Thankfully, we don’t have to rely on science reporters.  The feedback from experts via blogs is…what was Bill Gates’ phrase?….faster than the speed of thought.  Tyler Cowen passed the USA Today story and the research paper it was based on to Michelle Dawson, a researcher at the University of Montreal who specializes in childhood brain development.   No need for press releases!  Dawson writes: 

 

I read the poor vs rich kids brains study (Kishiyama et al.). It’s a very small study (13 in each group) and the groups aren’t matched on ethnicity. In the major task (the one which got media attention), where the authors looked at ERPs [TC: here is a link on ERP], the performance of the two groups was the same. The performance of the two groups on a Stroop task, a classic test of what the poor kids are said to be incapable of, was also the same. The major performance difference between groups was on vocabulary (the WISC-III vocabulary test), but only a few tests were used.

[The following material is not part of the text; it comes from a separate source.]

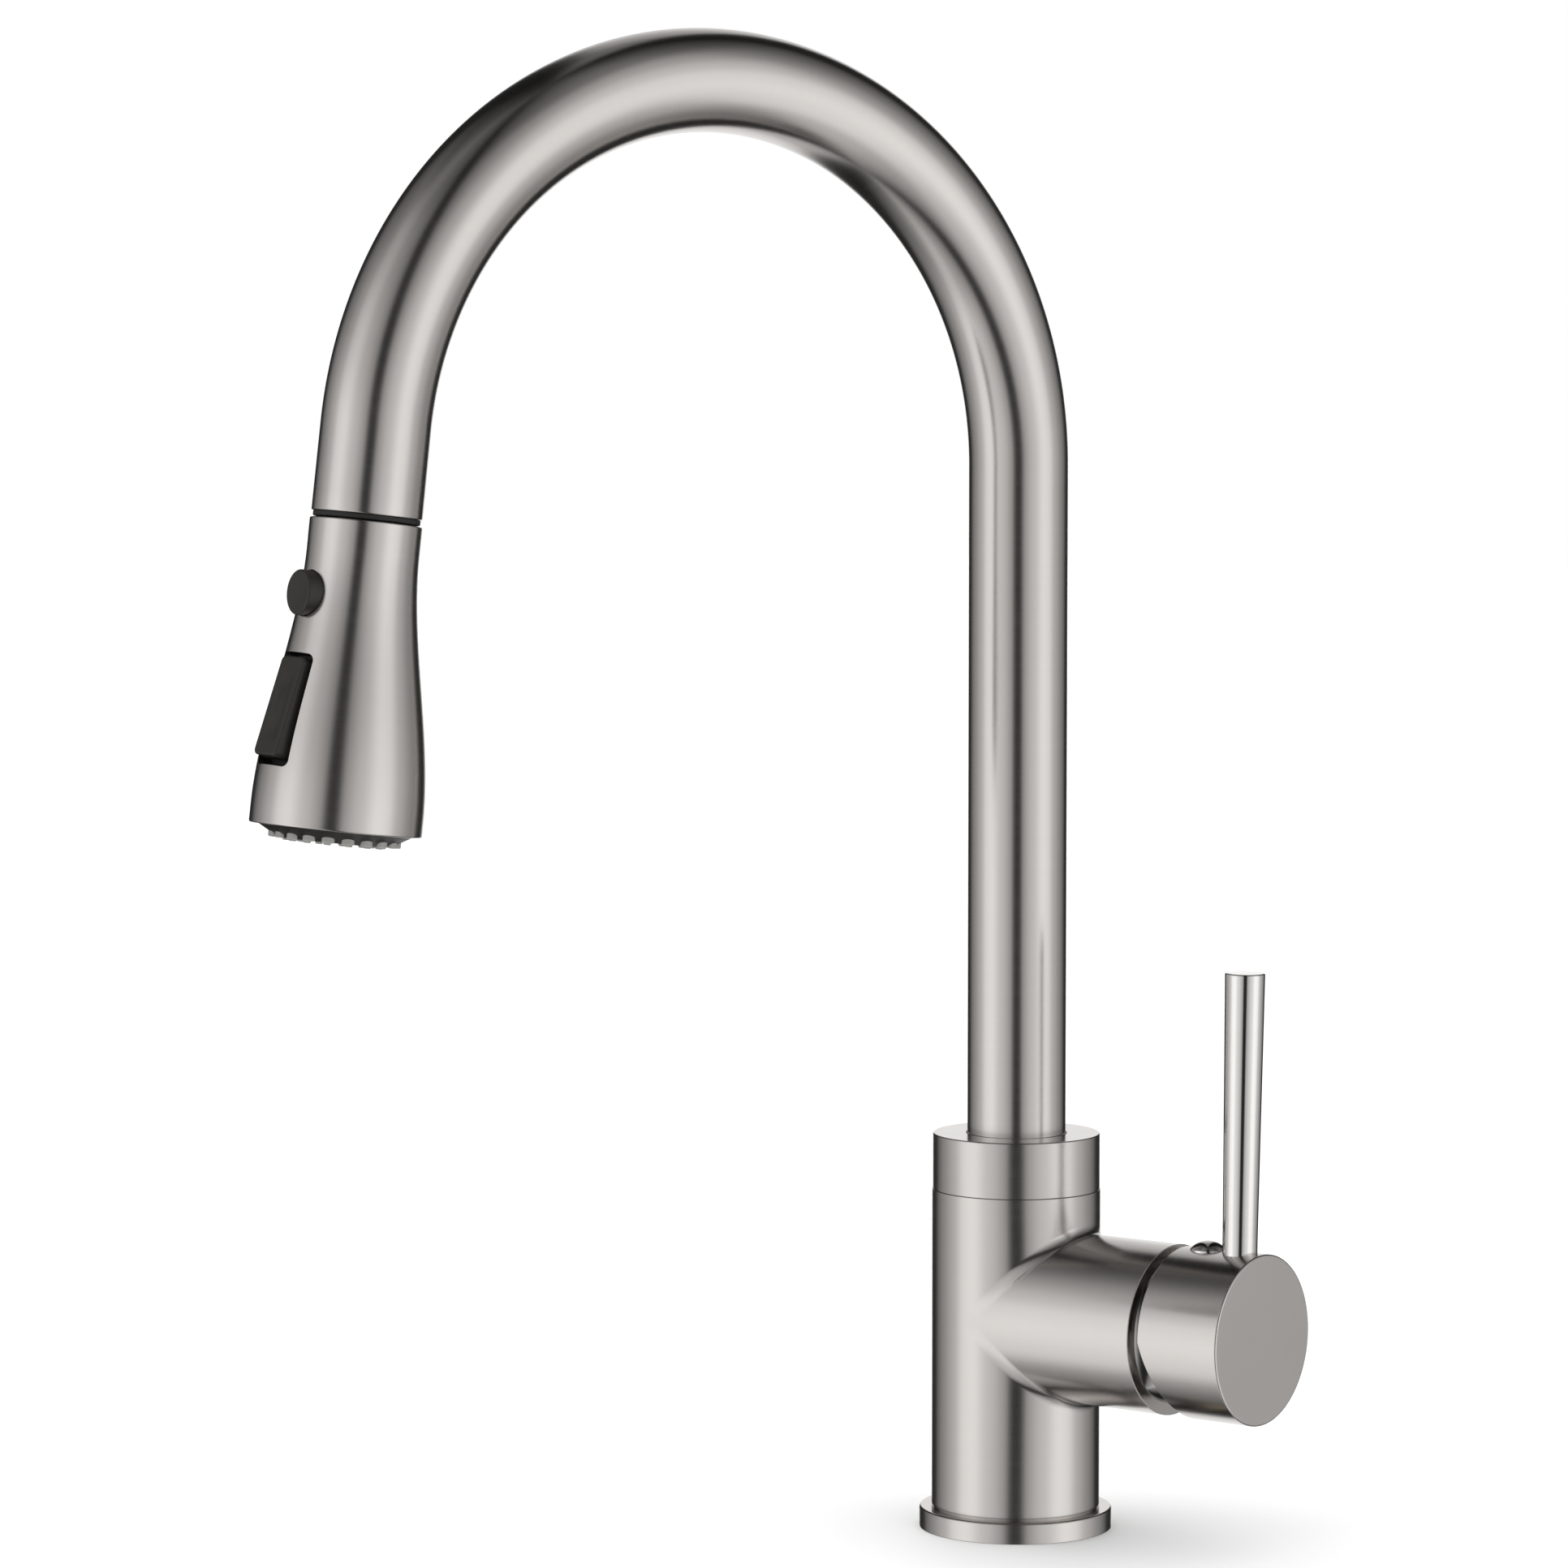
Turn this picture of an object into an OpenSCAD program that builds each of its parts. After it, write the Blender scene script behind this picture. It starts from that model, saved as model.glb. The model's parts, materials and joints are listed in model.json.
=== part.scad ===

There was no attempt to match the groups on IQ.

Sez Cowen: 

Just to repeat two key points: a) the observed difference in electrical current patterns may depend on IQ differences, not poverty, and b) on the actual major task the poor kids did just as well.  There are tasks where the poor children do less well but this is hardly news.

Popular science reporting on neuro issues is very often not to be trusted.

Science reporters of the world.  Let’s sing it again: correlation does not imply causation!